Когда представление всех детей кончилось, он сгруппировал нас и повел через двери мимо главного алтаря (перед которым он и мы встали на колени) в капеллу Пресвятой Девы, находящейся в левом пределе. Почему-то я никогда здесь раньше не бывал и потому меня поразила прелестная архитектура этой отдельной церкви (папочка назвал имя ее строителя: Гваренги), состоящая из толстеньких колонн и из полукруглых ниш, с несколько приспущенным сводчатым потолком в кессонах. На алтаре я увидел красивую картину Благовещения (если я не ошибаюсь, она кисти Дуайэна), а в нишах низко поставленные большие статуи святых. Всё началось с общей молитвы. Рассадив детей по длинным скамьям, занимавшим всю середину капеллы (родители кое-как расположились на скамьях вдоль стен, где, кроме того, стояли и исповедальные будочки "конфессионалы"), пэр Женье подошел к алтарю и, встав на крытую вышитым ковром нижнюю ступень, сначала минуты две молился молча, а затем, обратившись к нам, предложил хором прочесть за ним "Отче наш" и молитву Богородице. Дружное жужжание явилось в ответ, но в нем я не участвовал, ибо мне было стыдно, хотя никто из соседей не мог бы заметить, бормочу ли я что-нибудь или нет. Эта моя конфузливость (робость) при всяком "массовом выступлении" не покидала меня всю жизнь, и я до сих пор страдаю ею, не зная, чем ее объяснить и как этому помочь. Любопытно, что такой же неожиданной и непобедимой конфузливостью отличается и моя жена и ее же мы передали нашим детям.

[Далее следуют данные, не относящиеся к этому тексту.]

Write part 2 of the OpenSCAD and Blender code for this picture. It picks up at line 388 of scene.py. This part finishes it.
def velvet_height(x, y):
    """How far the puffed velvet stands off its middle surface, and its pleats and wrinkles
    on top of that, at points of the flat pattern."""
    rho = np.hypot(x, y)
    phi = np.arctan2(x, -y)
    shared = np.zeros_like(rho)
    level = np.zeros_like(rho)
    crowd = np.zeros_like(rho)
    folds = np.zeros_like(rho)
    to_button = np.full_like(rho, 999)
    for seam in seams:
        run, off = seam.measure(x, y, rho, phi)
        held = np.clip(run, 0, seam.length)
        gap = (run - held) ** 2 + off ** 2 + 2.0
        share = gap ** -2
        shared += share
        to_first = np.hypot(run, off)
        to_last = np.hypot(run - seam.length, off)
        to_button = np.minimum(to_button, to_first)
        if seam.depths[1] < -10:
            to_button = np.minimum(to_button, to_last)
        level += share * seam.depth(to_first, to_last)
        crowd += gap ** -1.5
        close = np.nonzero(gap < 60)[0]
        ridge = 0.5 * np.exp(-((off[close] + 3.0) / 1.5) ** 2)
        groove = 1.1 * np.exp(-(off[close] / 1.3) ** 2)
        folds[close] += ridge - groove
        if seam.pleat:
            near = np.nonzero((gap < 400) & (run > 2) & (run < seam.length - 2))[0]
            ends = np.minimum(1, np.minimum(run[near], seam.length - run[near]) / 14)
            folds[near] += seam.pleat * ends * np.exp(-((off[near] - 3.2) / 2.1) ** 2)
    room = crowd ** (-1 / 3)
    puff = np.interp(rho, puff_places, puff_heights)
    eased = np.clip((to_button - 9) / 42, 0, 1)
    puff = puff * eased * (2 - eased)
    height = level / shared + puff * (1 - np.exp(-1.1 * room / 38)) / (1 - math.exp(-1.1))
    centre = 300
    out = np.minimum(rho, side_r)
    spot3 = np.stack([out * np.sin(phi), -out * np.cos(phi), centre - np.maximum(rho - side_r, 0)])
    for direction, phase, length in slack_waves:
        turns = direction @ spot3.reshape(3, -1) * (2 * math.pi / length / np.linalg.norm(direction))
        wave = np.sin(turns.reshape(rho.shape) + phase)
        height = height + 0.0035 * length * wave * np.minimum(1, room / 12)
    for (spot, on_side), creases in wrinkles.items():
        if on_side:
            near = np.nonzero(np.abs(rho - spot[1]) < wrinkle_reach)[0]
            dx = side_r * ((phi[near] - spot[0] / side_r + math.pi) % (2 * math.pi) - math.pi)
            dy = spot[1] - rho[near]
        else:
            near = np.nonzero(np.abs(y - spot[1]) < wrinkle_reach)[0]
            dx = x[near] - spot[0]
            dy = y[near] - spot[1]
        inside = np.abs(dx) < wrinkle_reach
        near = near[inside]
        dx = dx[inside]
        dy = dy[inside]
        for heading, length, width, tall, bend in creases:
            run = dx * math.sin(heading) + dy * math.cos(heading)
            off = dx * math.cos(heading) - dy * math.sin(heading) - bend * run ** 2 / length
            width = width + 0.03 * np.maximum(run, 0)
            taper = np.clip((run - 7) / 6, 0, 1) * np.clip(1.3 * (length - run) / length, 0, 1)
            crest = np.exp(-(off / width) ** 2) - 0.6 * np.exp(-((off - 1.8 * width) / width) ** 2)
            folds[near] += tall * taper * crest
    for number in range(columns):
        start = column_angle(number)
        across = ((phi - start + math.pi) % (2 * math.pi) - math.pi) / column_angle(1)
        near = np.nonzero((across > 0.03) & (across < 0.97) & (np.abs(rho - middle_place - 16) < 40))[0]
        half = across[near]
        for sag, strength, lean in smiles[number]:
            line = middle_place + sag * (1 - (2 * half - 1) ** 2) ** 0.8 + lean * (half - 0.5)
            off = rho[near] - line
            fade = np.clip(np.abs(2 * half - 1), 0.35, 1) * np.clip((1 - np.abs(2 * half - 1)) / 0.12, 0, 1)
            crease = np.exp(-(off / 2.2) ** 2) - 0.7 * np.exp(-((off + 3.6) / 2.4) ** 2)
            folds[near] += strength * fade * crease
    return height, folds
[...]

После молитвы пэр Женье взял стул и положил принесенные с собой книжки на аналой первой скамьи, почти рядом со мной (ибо мне посчастливилось попасть в первый ряд, благо тому, что моя фамилия начинается со второй буквы алфавита) и произнес род короткой, но очень трогательной проповеди на тему о любви к Богу. Задав после того первый урок и пояснив нам своими словами все ответы первых двух глав катехизиса, которые надлежало заучить, он снова помолился, снова вслед за ним прожужжал детский рой, чем и завершилось это собрание.
Не все дети были одинакового со мной возраста; были мальчики лет восьми или даже шести, а были и почти взрослые юноши и барышни. Среди последних было несколько полек. Одна была мадемуазель Любомирская (может быть, княжна), а другая Софи Кербетц. Упоминаю я здесь о них потому, что, как уже рассказано, я вообще переживал тогда период первого чувственного пробуждения (о вещах подвластных Венере и Купидону я узнал всего год назад) и все усилия стать на тот путь добродетели и целомудрия, о которых учила церковь и который я клялся себе не покидать, особенно возбуждали во мне всякие соблазны. В частности, я не мог видеть мало-мальски привлекательную девочку без того, чтобы не задать себе вопрос: "не стоит ли в нее влюбиться?" Это Венерино наваждение сообщало моему катехизисному году особую окраску и, если теперь, совершенно объективно (по-стариковски) оценивать ее, то я бы сказал, что именно эта окраска придала всему и особую прелесть.